Condividere empaticamente e autenticamente il luogo e il tempo della seduta vuole dire, da questa prospettiva, condividere un contesto psicologico intersoggettivo che attiva e disattiva aspetti della nostra personalità, che rinforza aspetti importanti del nostro modo di stare al mondo, sia nel rapporto con l’altro, sia nel rapporto con noi stessi.

La complessità del lavoro dello psicoanalista relazionale è quella di muoversi con apparente naturalezza su scenari molto diversi, talvolta in un campo confusionale, spesso fragile e altamente reattivo, altre volte all’opposto nel deserto. Non è un lavoro facile. Perciò la formazione dell’analista in questo caso è molto lunga e costosa non solo in termini economici, continuamente soggetta a revisioni e confronti, crisi e maturazioni, che inevitabilmente segnano l’esistenza di chi pratica questo mestiere.

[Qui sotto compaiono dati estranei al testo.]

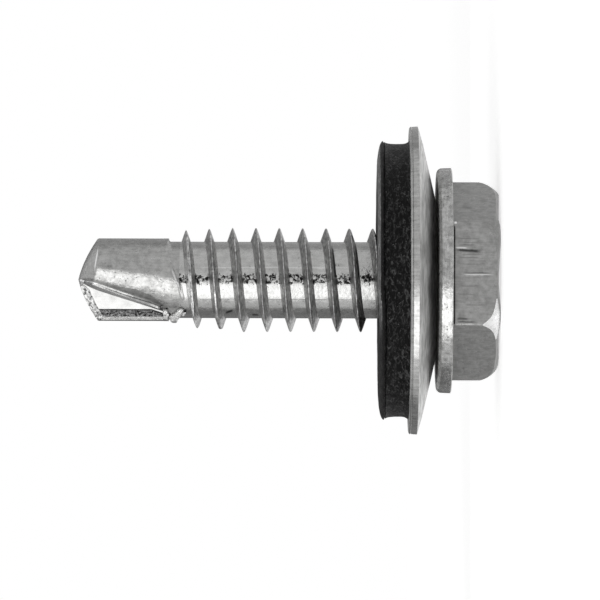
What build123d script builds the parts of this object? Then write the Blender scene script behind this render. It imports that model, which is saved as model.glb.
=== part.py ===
"""Hex washer head self drilling screw with a captive bonded sealing washer.

The screw stands on its head: +Z runs up its axis to the drill point, and the origin is the
centre of the head's top face. The cutting lips lie along X. Sizes are in millimetres and degrees.
"""

import os
from math import ceil, cos, radians, sin, sqrt, tan

from build123d import *

os.makedirs("parts", exist_ok=True)

# ---- Head: a hexagon for an 8 mm nut driver, forged in one with its flange ----
across_flats = 7.9
hex_height = 2.11
hex_turn = 4.0  # the hexagon and the drill point are formed apart, so they don't line up
hex_edge_radius = 0.12
top_face_diameter = 7.6  # what stays flat inside the rounded corners
corner_rounding_height = 0.93
corner_rounding_bulge = 0.12  # how far its middle stands out from a straight chamfer
flange_diameter = 10.24
flange_thickness = 0.73
flange_under_radius = 0.32
flange_edge_break = 0.06

# ---- Shank, measured from under the flange ----
length = 16.26
neck_diameter = 4.0  # the plain blank that the thread was rolled on
neck_length = 2.3
neck_root_break = 0.2  # cone where the neck meets the flange
core_diameter = 3.47
core_run_out = 0.2  # length of the cone from the neck to the core

# ---- Thread: one start, right hand ----
thread_diameter = 4.73
thread_pitch = 1.0605
flank_angle = 41.0  # between the two flanks
crest_width = 0.05
root_sink = 0.06  # how deep the ridge is rooted in the core
first_full_crest = 2.89  # from under the flange to the crest nearest the head, on the +X side
run_out = 0.53  # the crest grows to its full height over this length past the neck
first_crest_diameter = 4.42  # of the turn that enters the sheet first
lead_in = 0.8  # from the drill body to that turn
run_in = 2.1  # from that turn to the full crest

# ---- Drill point: two flutes pinched between dies ----
drill_diameter = 3.76
drill_length = 4.1
drill_step = 0.12  # length of the cone from the core to the drill body
point_angle = 129.0
web_thickness = 0.5
flute_centre_offset = 0.03  # back wall to the axis at the tip
flute_bend_offset = 0.55  # back wall to the axis where its curve ends
flute_bend_length = 1.05  # of that curve along the axis
flute_run_out_angle = 17.5
flute_draft = 9.0
flute_end = 0.22  # solid left between the flute and the step down to the core

# ---- Rough land along the cutting edges, where the forging flash was sheared off ----
land_drop = 0.14
margin_land_width = 0.32
margin_width = 0.22  # smooth strip between that land and the outside
lip_land_width = 0.24

# ---- Sealing washer, steel: a flat seat, a dished cone and a flat underside at the rim ----
washer_diameter = 14.0
sheet_thickness = 0.6
seat_diameter = 7.0
dish_angle = 13.0
rim_cone_width = 0.78
rim_cone_angle = 16.2
rim_height = 0.39
rim_radius = 0.11
steel_bore_clearance = 0.15  # radial, so that the washer passes over the thread

# ---- Sealing washer, rubber: vulcanised under the steel ----
seal_top_diameter = 12.66
seal_lip_diameter = 12.69
seal_waist = 0.13  # how far the side wall is drawn in between the two
seal_thickness = 1.51  # below the steel's rim
shoulder_drop = 0.26
shoulder_width = 1.35
seal_running_clearance = 0.08  # radial, on the neck
mouth_clearance = 0.18  # radial, round the turn of thread that dips into the seal
mouth_depth = 0.5

# ---- Radii and levels that follow from these ----
neck_radius = neck_diameter / 2
core_radius = core_diameter / 2
thread_radius = thread_diameter / 2
drill_radius = drill_diameter / 2
seat_level = hex_height + flange_thickness
neck_end_level = seat_level + neck_length
tip_level = seat_level + length
drill_level = tip_level - drill_length
shoulder_level = tip_level - drill_radius / tan(radians(point_angle / 2))


def ridge_half_width(radius):
    """Half the axial width of the thread's ridge at a radius."""
    return crest_width / 2 + (thread_radius - radius) * tan(radians(flank_angle / 2))


def thread_turn(level):
    """One turn of the ridge from a level, held inside the cones at both ends of the thread."""
    root = core_radius - root_sink
    full_level = neck_end_level + run_out
    first_crest_level = drill_level - lead_in
    outside = thread_radius + root_sink  # clear of the full crest
    with BuildPart() as turn:
        with BuildLine() as helix:
            Helix(thread_pitch, thread_pitch, core_radius, center=(0, 0, level))
        with BuildSketch(Plane.XZ):
            with BuildLine():
                Polyline(
                    (root, level - ridge_half_width(root)),
                    (thread_radius, level - crest_width / 2),
                    (thread_radius, level + crest_width / 2),
                    (root, level + ridge_half_width(root)),
                    close=True,
                )
            make_face()
        sweep(path=helix.line, is_frenet=True)
        with BuildSketch(Plane.XZ):
            with BuildLine():
                Polyline(
                    (0, neck_end_level),
                    (neck_radius - root_sink, neck_end_level),
                    (outside, full_level + root_sink),
                    (outside, first_crest_level - run_in - root_sink),
                    (first_crest_diameter / 2, first_crest_level),
                    (root, drill_level),
                    (0, drill_level),
                    close=True,
                )
            make_face()
        revolve(axis=Axis.Z, mode=Mode.INTERSECT)
    return turn.part


# ---- Thread: whole turns from inside the neck's end up to the drill body ----
first_turn_level = seat_level + first_full_crest - thread_pitch
turn_count = ceil((drill_level - first_turn_level) / thread_pitch)
thread_turns = [thread_turn(first_turn_level + turn * thread_pitch) for turn in range(turn_count)]

# ---- Screw: head, shank, thread and drill point in one piece ----
with BuildPart() as screw:
    # Hexagon, its upright edges rounded, then its top corners brought down in two cones
    with BuildSketch():
        RegularPolygon(across_flats / 2, 6, major_radius=False, rotation=hex_turn)
    extrude(amount=hex_height)
    fillet(screw.edges().filter_by(Axis.Z), hex_edge_radius)
    corner_radius = across_flats / sqrt(3)
    chord = Vector(corner_radius - top_face_diameter / 2, corner_rounding_height)
    bulge = Vector(chord.Y, -chord.X).normalized() * corner_rounding_bulge
    crown = Vector(top_face_diameter / 2, 0) + chord / 2 + bulge
    with BuildSketch(Plane.XZ):
        with BuildLine():
            Polyline(
                (0, 0),
                (top_face_diameter / 2, 0),
                crown,
                (corner_radius, corner_rounding_height),
                (corner_radius, hex_height),
                (0, hex_height),
                close=True,
            )
        make_face()
    revolve(axis=Axis.Z, mode=Mode.INTERSECT)

    # Flange: its edge towards the washer is well rounded, in two cones, the other barely broken
    flange_radius = flange_diameter / 2
    half_way = flange_under_radius * (1 - sqrt(0.5))
    with BuildSketch(Plane.XZ):
        with BuildLine():
            Polyline(
                (0, hex_height),
                (flange_radius - flange_edge_break, hex_height),
                (flange_radius, hex_height + flange_edge_break),
                (flange_radius, seat_level - flange_under_radius),
                (flange_radius - half_way, seat_level - half_way),
                (flange_radius - flange_under_radius, seat_level),
                (0, seat_level),
                close=True,
            )
        make_face()
    revolve(axis=Axis.Z)

    # Neck, core, drill body and its point
    with BuildSketch(Plane.XZ):
        with BuildLine():
            Polyline(
                (0, hex_height),
                (neck_radius + neck_root_break, hex_height),
                (neck_radius + neck_root_break, seat_level),
                (neck_radius, seat_level + neck_root_break),
                (neck_radius, neck_end_level),
                (core_radius, neck_end_level + core_run_out),
                (core_radius, drill_level - drill_step),
                (drill_radius, drill_level),
                (drill_radius, shoulder_level),
                (0, tip_level),
                close=True,
            )
        make_face()
    revolve(axis=Axis.Z)

    for turn in thread_turns:
        add(turn)

    # Two flutes: each has a flat rake face beside the web, and a drafted back wall that curves
    # in to the tip and runs out along the body
    flute_end_level = drill_level + flute_end
    bend = Vector(-flute_bend_offset, tip_level - flute_bend_length)
    slope = Vector(sin(radians(flute_run_out_angle)), cos(radians(flute_run_out_angle)))
    run_out_end = bend - slope * ((bend.Y - flute_end_level) / slope.Y)
    rake = web_thickness / 2
    margin_edge = drill_radius - margin_width
    land_edge = margin_edge - margin_land_width
    land_level = bend.Y - (land_edge - flute_bend_offset) * slope.Y / slope.X
    lip_angle = radians(point_angle / 2)
    for turn in (0, 180):
        along = Vector(cos(radians(turn)), sin(radians(turn)), 0)
        outward = Vector(sin(radians(turn)), -cos(radians(turn)), 0)
        rake_plane = Plane(origin=outward * rake, x_dir=along, z_dir=outward)
        with BuildSketch(rake_plane):
            with BuildLine():
                tip_corner = (-flute_centre_offset, tip_level)
                TangentArc(bend, tip_corner, tangent=slope)
                Polyline(
                    tip_corner,
                    (-flute_centre_offset, tip_level + drill_radius),
                    (-drill_diameter, tip_level + drill_radius),
                    (-drill_diameter, flute_end_level),
                    run_out_end,
                    bend,
                )
            make_face()
        extrude(amount=drill_radius, taper=-flute_draft, mode=Mode.SUBTRACT)

        # Land along the outside, from where the back wall leaves room for it
        with BuildSketch(Plane(origin=(0, 0, land_level), x_dir=along, z_dir=(0, 0, 1))):
            with BuildLine():
                Polyline(
                    (-land_edge, -rake),
                    (-margin_edge, land_drop - rake),
                    (-drill_diameter, land_drop - rake),
                    (-drill_diameter, -rake),
                    close=True,
                )
            make_face()
        extrude(amount=drill_length, mode=Mode.SUBTRACT)

        # Land along the cutting lip, clear of the back wall at the tip
        lip = along * -sin(lip_angle) + Vector(0, 0, -cos(lip_angle))
        inward = along * cos(lip_angle) + Vector(0, 0, -sin(lip_angle))
        lip_start = Vector(0, 0, tip_level) + lip * web_thickness
        with BuildSketch(Plane(origin=lip_start, x_dir=inward, z_dir=lip)):
            with BuildLine():
                Polyline(
                    (lip_land_width, rake),
                    (0, rake - land_drop),
                    (-lip_land_width, rake - land_drop),
                    (-lip_land_width, rake),
                    close=True,
                )
            make_face()
        extrude(amount=drill_radius, mode=Mode.SUBTRACT)

screw.part.label = "screw"
export_step(screw.part, "parts/screw.step")

# ---- Steel washer: flat seat under the flange, dished cone, flat underside at the rim ----
seat_radius = seat_diameter / 2
washer_radius = washer_diameter / 2
steel_bore_radius = thread_radius + steel_bore_clearance
dish = tan(radians(dish_angle))
slanted_thickness = sheet_thickness / cos(radians(dish_angle))
rim_cone_radius = washer_radius - rim_cone_width
rim_cone_level = seat_level + (rim_cone_radius - seat_radius) * dish
rim_top_level = rim_cone_level + rim_cone_width * tan(radians(rim_cone_angle))
rim_level = rim_top_level + rim_height
underside_radius = seat_radius + (rim_level - seat_level - slanted_thickness) / dish
inner_radius = seat_radius - (slanted_thickness - sheet_thickness) / dish
inner_level = seat_level + sheet_thickness

with BuildPart() as steel_washer:
    with BuildSketch(Plane.XZ):
        with BuildLine():
            Polyline(
                (steel_bore_radius, seat_level),
                (seat_radius, seat_level),
                (rim_cone_radius, rim_cone_level),
                (washer_radius, rim_top_level),
                (washer_radius, rim_level - rim_radius),
                (washer_radius - rim_radius, rim_level),
                (underside_radius, rim_level),
                (inner_radius, inner_level),
                (steel_bore_radius, inner_level),
                close=True,
            )
        make_face()
    revolve(axis=Axis.Z)

steel_washer.part.label = "steel_washer"
export_step(steel_washer.part, "parts/steel_washer.step")

# ---- Rubber seal: bonded all over the steel's underside, its mouth open for the thread ----
seal_bore_radius = neck_radius + seal_running_clearance
seal_top_radius = seal_top_diameter / 2
seal_lip_radius = seal_lip_diameter / 2
face_level = rim_level + seal_thickness
lip_level = face_level - shoulder_drop
face_radius = seal_lip_radius - shoulder_width
mouth_radius = thread_radius + mouth_clearance
waist = ((seal_top_radius + seal_lip_radius) / 2 - seal_waist, (rim_level + lip_level) / 2)

with BuildPart() as rubber_seal:
    with BuildSketch(Plane.XZ):
        with BuildLine():
            Polyline(
                (face_radius, face_level),
                (mouth_radius, face_level),
                (seal_bore_radius, face_level - mouth_depth),
                (seal_bore_radius, inner_level),
                (inner_radius, inner_level),
                (underside_radius, rim_level),
                (seal_top_radius, rim_level),
            )
            Polyline((seal_top_radius, rim_level), waist, (seal_lip_radius, lip_level))
            TangentArc((face_radius, face_level), (seal_lip_radius, lip_level), tangent=(1, 0))
        make_face()
    revolve(axis=Axis.Z)

rubber_seal.part.label = "rubber_seal"
export_step(rubber_seal.part, "parts/rubber_seal.step")
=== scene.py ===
"""Finish, studio and camera for a hex washer head self drilling screw with its sealing washer.

Every size below is in millimetres and degrees. The screw stands on its head: +Z runs up its axis
to the drill point, and the cutting lips lie along X.
"""

import logging
from collections.abc import Callable, Sequence
from dataclasses import dataclass
from enum import Enum
from functools import partial
from math import acos, atan2, cos, degrees, hypot, pi, radians, sin, sqrt, tan
from typing import Any

import bmesh
import bpy
from bpy.types import Curve, Material, Mesh, Node, NodeSocket, NodeTree, Object
from mathutils import Matrix, Vector, noise

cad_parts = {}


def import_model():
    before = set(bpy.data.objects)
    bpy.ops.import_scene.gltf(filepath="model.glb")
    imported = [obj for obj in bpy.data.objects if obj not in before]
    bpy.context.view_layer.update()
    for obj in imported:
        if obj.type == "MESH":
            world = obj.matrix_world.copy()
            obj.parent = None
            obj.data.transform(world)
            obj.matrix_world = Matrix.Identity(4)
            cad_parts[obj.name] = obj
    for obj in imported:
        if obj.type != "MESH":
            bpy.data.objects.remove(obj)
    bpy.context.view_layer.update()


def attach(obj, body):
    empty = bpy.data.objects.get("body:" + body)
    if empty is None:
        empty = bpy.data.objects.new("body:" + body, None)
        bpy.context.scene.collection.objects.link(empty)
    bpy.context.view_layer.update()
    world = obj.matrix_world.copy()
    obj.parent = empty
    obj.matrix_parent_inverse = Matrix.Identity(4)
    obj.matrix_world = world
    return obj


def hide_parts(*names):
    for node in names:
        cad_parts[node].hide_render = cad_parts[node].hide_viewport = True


logging.basicConfig(level=logging.INFO, format="%(levelname)s %(message)s")
log = logging.getLogger("screw")

MM = 0.001
Ring = list[Vector]
Pair = tuple[float, float]
Table = tuple[Pair, ...]

# The kinds of node that are used most
MATH = "ShaderNodeMath"
VECTOR_MATH = "ShaderNodeVectorMath"
NOISE = "ShaderNodeTexNoise"
MAP_RANGE = "ShaderNodeMapRange"
MIX = "ShaderNodeMix"
BUMP = "ShaderNodeBump"
COMBINE = "ShaderNodeCombineXYZ"
SEPARATE = "ShaderNodeSeparateXYZ"
CURVE = "ShaderNodeFloatCurve"


class Slot(Enum):
    """The record's material slots."""

    SCREW = "screw_steel"
    WASHER = "washer_steel"
    RUBBER = "seal_rubber"


# ---- Small helpers ----


def linear(hex_colour: str) -> tuple[float, float, float, float]:
    """An sRGB hex colour as Blender's linear colour.

    Args:
        hex_colour: six hex digits.

    Returns:
        Red, green and blue in linear light, and an alpha of one.
    """
    channels = [int(hex_colour[i : i + 2], 16) / 255 for i in (0, 2, 4)]
    red, green, blue = (
        c / 12.92 if c <= 0.04045 else ((c + 0.055) / 1.055) ** 2.4 for c in channels
    )
    return red, green, blue, 1.0


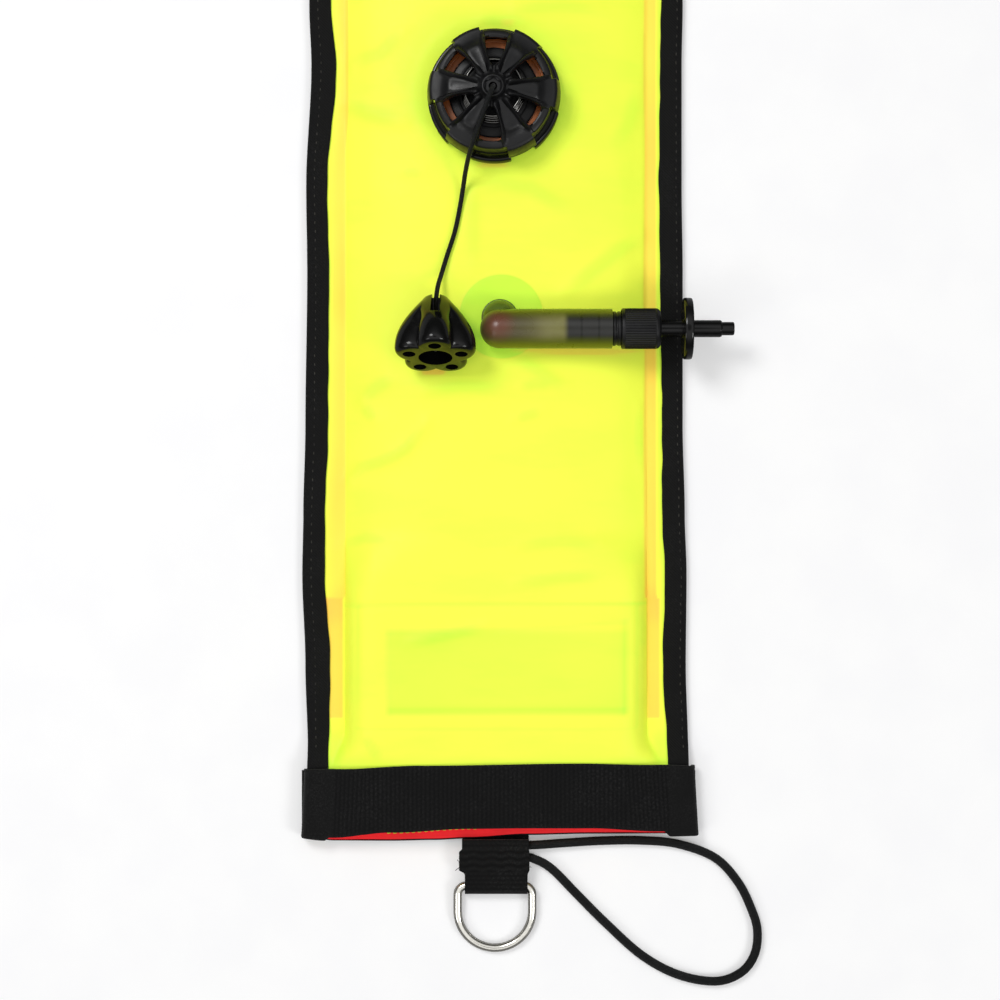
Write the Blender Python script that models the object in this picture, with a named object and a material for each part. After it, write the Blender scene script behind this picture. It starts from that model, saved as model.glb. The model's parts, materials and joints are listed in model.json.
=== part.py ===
"""Surface marker buoy, lying flat on its back: a welded fabric tube with an open webbed mouth, a dump valve
with a pull cord, an oral inflator, and a tether tab with a D-ring and an elastic loop.

Metres, +Z up. +Y runs up the buoy, and the origin is on the back face of the mouth band's middle.
"""

import math

import bmesh
import bpy
from mathutils import Matrix, Vector

# Every pair of neighbouring pieces keeps this gap.
GAP = 0.0003

# The bag, as it lies flat.
BAG_LENGTH = 1.200
BAG_WIDTH = 0.146
FABRIC = 0.0006
MOUTH_Y = -0.0142
CROWN = 0.0108
CROWN_POWER = 3.5
FLAT_POWER = 16
FLAT_RAMP = 0.030
WELD_WIDTH = 0.0052
FLAT_SHARE = 0.724
TOP_TAPER = 0.070
PANEL_DIP = 0.008

# The edging tape, folded over both panels.
TAPE = 0.0006
TAPE_WIDTH = 0.0098

# The webbing round the mouth and the tether tab.
WEBBING = 0.0012
BAND_WIDTH = 0.0248
BAND_OVERHANG = 0.0030
MOUTH_BOW = 0.0030
MOUTH_RAMP = 0.014
TAB_WIDTH = 0.0254
TAB_X = -0.0004
TAB_HIDDEN = 0.020
TAB_RETURN_Y = -0.0155

# The D-ring, a bent steel wire.
RING_WIRE = 0.0031
RING_WIDTH = 0.0317
RING_DEPTH = 0.0258
RING_CORNER = 0.0020
RING_BAR_Y = -0.0335

# The elastic loop. Its two ends are stitched between the layers of the tab.
BUNGEE = 0.0034

# Inside the bag: the one-way flap behind the mouth and the ballast plate in its welded pocket.
FLAP_WIDTH = 0.098
FLAP_HEIGHT = 0.065
INNER_FABRIC = 0.0004
PLATE_WIDTH = 0.091
PLATE_HEIGHT = 0.0316
PLATE_THICK = 0.0012
PLATE_X = 0.0035
PLATE_Y = 0.0483
POCKET_WIDTH = 0.1066
POCKET_HEIGHT = 0.0465
POCKET_X = 0.0008
POCKET_Y = 0.0508

# The dump valve. Heights are above the front panel.
VALVE_X = -0.0008
VALVE_Y = 0.268
VALVE_FLANGE_R = 0.032
VALVE_FLANGE = 0.0014
NECK_R = 0.0150
NECK_WALL = 0.0022
NECK_RISE = 0.0050
GASKET = 0.0010
GASKET_WIDTH = 0.0030
BODY_R = 0.0224
BODY_WALL = 0.0016
BODY_FLOOR = 0.0016
BODY_HEIGHT = 0.0120
COLLAR_WALL = 0.0019
BASE_RING_R = 0.0252
BASE_RING_HEIGHT = 0.0066
BASE_SEGMENT_ARC = math.radians(48)
SEAT_BORE_R = 0.0120
SEAT_LIP_R = 0.0146
SEAT_LIP = 0.0010
SEAT_LIP_HEIGHT = 0.0006
SEAL_R = 0.0176
SEAL = 0.0008
POPPET_R = 0.0140
POPPET = 0.0011
POPPET_BOSS_R = 0.0102
POST_R = 0.0020
POST_HEIGHT = 0.0030
CAP_RIM = 0.0030
CAP_WALL = 0.0019
CAP_SKIRT = 0.0030
CAP_SHELL = 0.0018
DOME_RISE = 0.0052
HUB_R = 0.0045
HUB_RISE = 0.0010
HUB_BORE_R = 0.0022
SPOKES = 6
WINDOW_INNER_R = 0.0080
WINDOW_OUTER_R = 0.0175
WINDOW_INNER_WIDTH = 0.0022
WINDOW_OUTER_WIDTH = 0.0108
LUG = 0.0016
LUG_ARC = math.radians(27)
LUG_DROP = 0.0048
SPRING_WIRE = 0.0009
SPRING_WIDE_R = 0.0120
SPRING_NARROW_R = 0.0105
SPRING_TURNS = 4
TURN_POINTS = 10

# The pull cord and its knob.
CORD = 0.0018
KNOB_R = 0.0156
KNOB_VALLEY_R = 0.0112
KNOB_APEX_R = 0.0042
KNOB_LENGTH = 0.0255
KNOB_LOBES = 5
KNOB_TILT = math.radians(21)
KNOB_BORE_R = 0.0012
KNOB_RECESS_R = 0.0064
KNOB_RECESS = 0.0090
KNOB_X = -0.0219
KNOB_Y = 0.1911
KNOT_R = 0.0028
KNOT_LENGTH = 0.0045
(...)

Lo stile personale dell’analista relazionale è frutto di un complesso equilibrio di fattori caratteriali, identificazioni analitiche, esperienze terapeutiche e risposte al paziente presente nella stanza, che devono essere sia spontanee, sia adeguate. Durante la psicoterapia l’impegno di entrambi, paziente e analista, è quello di costruire uno scambio nel quale incontrare, riconoscere e rielaborare i significati personali che possono sostenere il cambiamento.